Shakespeare wrote The Tragedy of King Richard II in verse, and it has all the splendour of his lyric impulse. That is why it is associated with A Midsummer Night’s Dream as well as Romeo and Juliet. The verse shimmers and soars as the history of England is mingled with enchantment – not the enchantment of legend or of faery, but of a theatrical and lyrical sovereign who laments the end of his reign in soliloquies of dust and desolation. He is the monarch of metaphor and simile. His is in every sense a wonderful performance. Shakespeare has followed the symbolic logic of his dramaturgy by combining king and actor in one role, with all the spectacle and vainglory the combination implies. That is why it is also a play of ritual and rhetoric, with elaborate effects of staging as well as language. Richard finds his deepest being while musing upon his role or part within the world. He is depicted here as a highly self-conscious and dramatic monarch; he is the only person in the play to be granted soliloquies while his enemy and supplanter, Henry Bolingbroke, remains resolutely unyielding and external.
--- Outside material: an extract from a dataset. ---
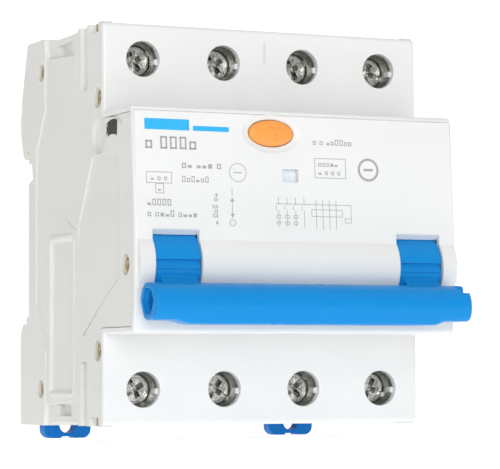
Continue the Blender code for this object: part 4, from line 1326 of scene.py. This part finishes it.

The declining king seems to grow in interest as he approaches his defeat and death – or, rather, Shakespeare becomes more interested in his temperament and situation. At the beginning of the play he is depicted as somewhat callous and avaricious but, as he figuratively and literally bends lower to the earth, he inspires some of Shakespeare’s greatest verse. The dramatist is always engaged by failure, especially failure on such a cosmic scale. It summons up all the grace and sympathy of his nature, which may in part be connected with some tenderness towards his father, and in this play he proves himself beyond doubt to be the master of pathos.